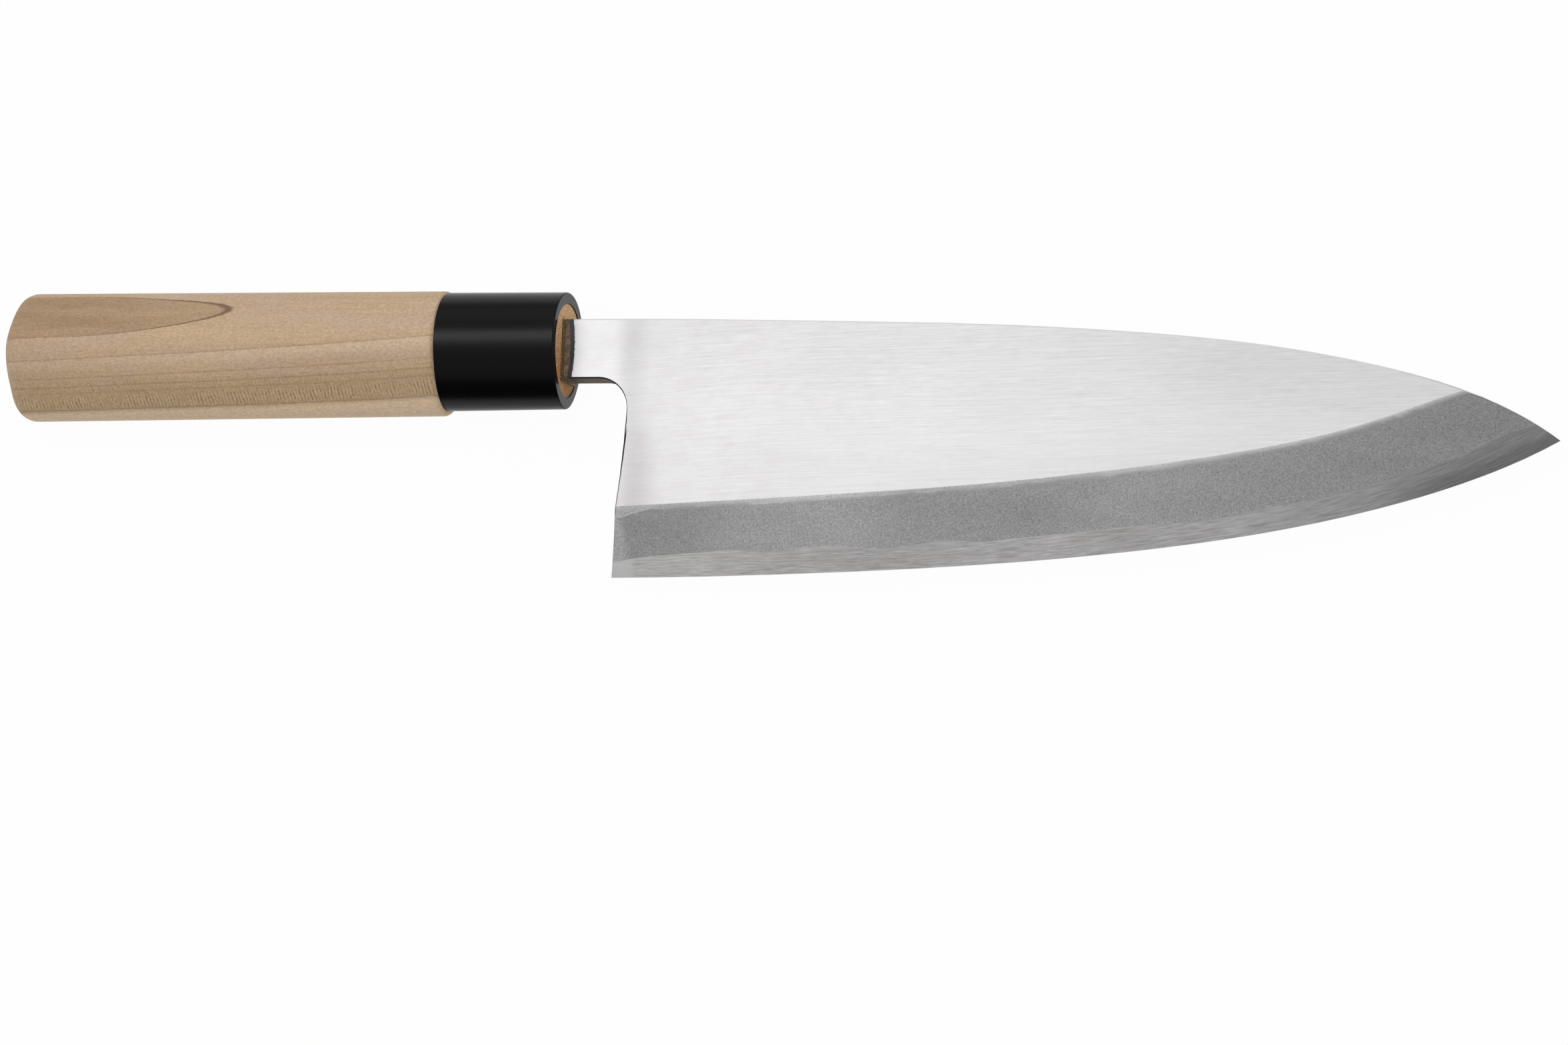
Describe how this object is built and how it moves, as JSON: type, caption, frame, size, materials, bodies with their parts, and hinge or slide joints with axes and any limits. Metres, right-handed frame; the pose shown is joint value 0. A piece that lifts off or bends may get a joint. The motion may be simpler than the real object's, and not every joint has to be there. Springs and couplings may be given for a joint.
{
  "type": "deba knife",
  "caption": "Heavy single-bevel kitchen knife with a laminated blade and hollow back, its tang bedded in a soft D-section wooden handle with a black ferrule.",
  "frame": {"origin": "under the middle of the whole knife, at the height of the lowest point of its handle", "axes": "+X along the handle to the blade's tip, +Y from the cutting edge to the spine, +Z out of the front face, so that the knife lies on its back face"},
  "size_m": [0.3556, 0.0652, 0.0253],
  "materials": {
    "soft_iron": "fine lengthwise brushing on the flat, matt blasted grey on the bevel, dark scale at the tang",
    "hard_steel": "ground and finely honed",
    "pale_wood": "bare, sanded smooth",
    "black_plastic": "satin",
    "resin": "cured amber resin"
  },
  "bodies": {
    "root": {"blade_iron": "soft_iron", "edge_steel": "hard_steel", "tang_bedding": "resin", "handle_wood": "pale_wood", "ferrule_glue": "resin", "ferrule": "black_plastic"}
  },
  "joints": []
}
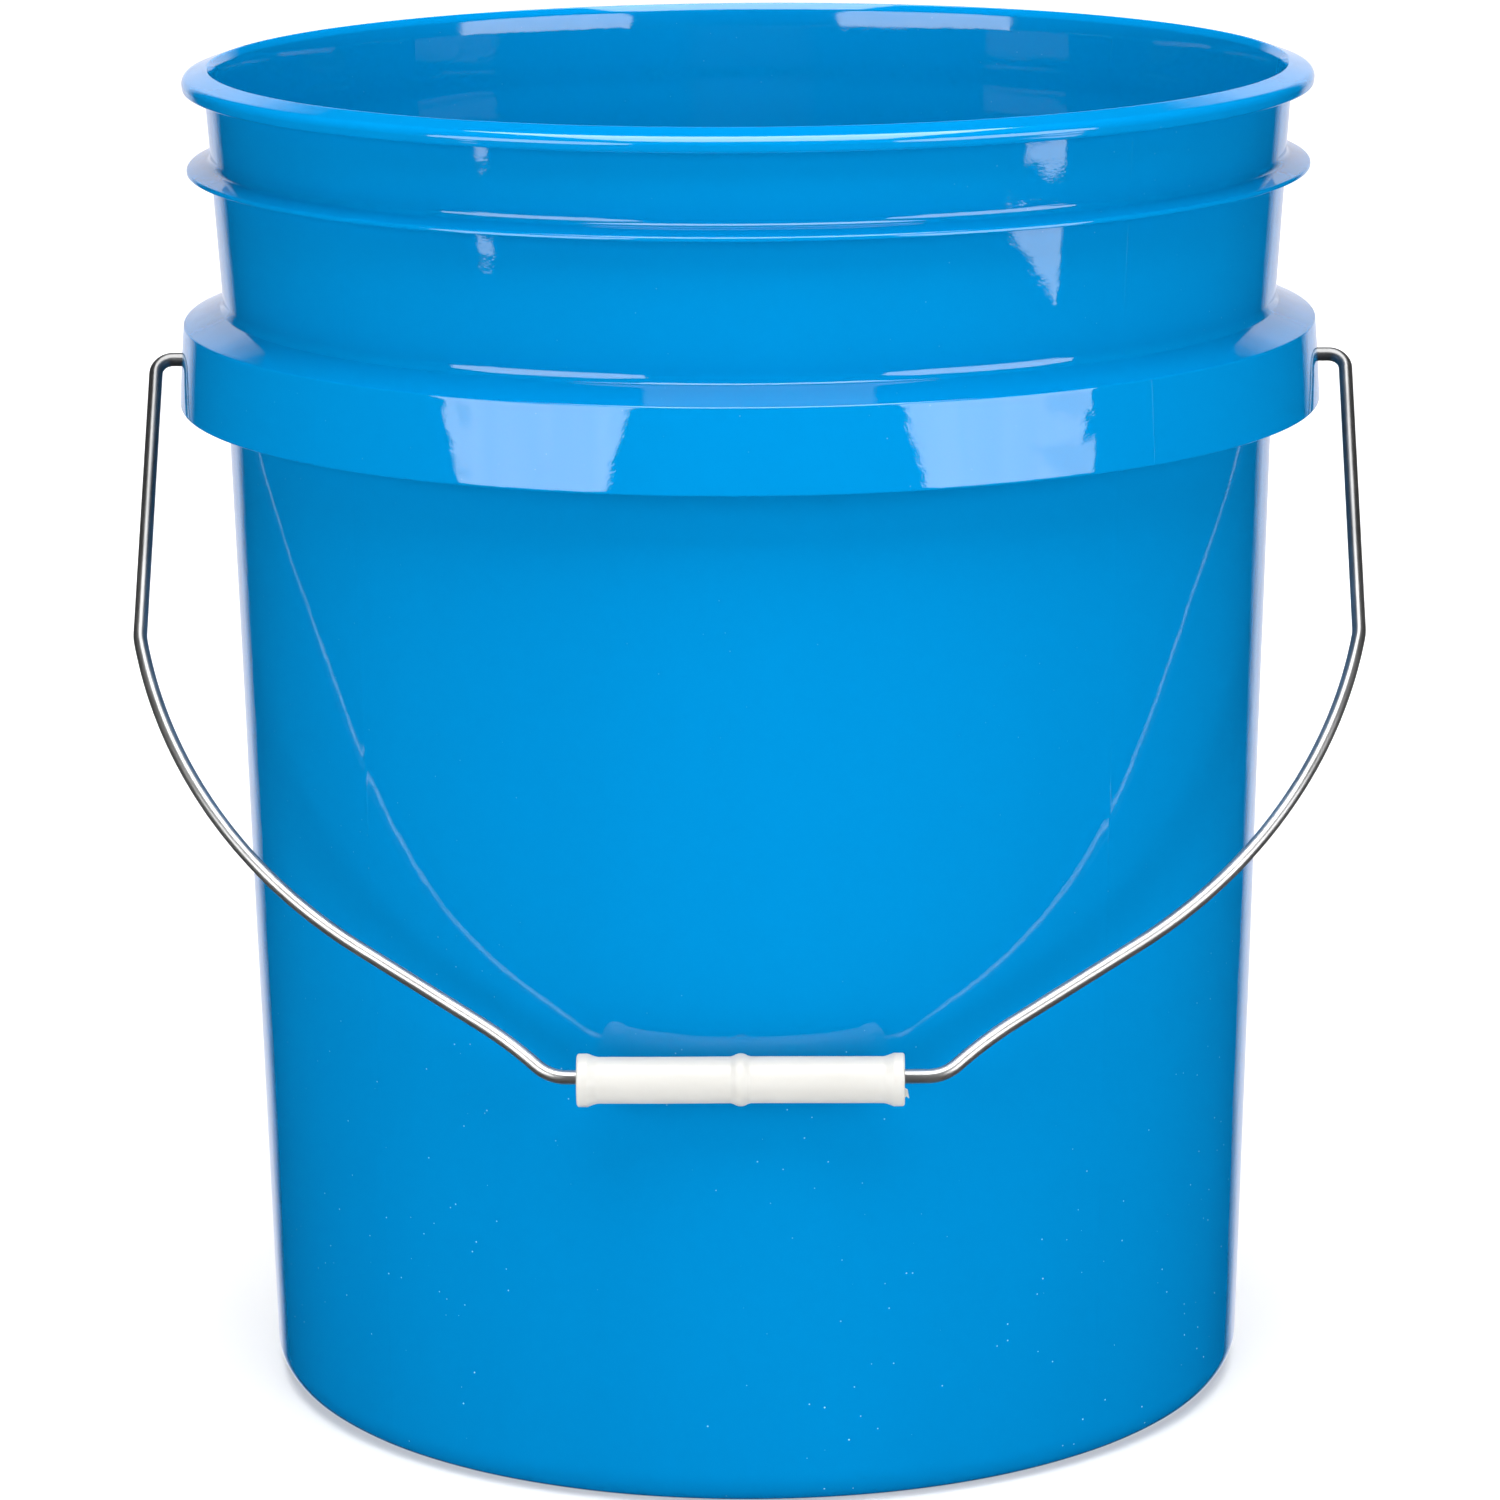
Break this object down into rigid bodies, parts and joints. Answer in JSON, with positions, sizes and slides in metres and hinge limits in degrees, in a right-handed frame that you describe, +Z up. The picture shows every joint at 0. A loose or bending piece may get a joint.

---------------

How many lines of the data hold the string "materials"? Reply with the number alone.

2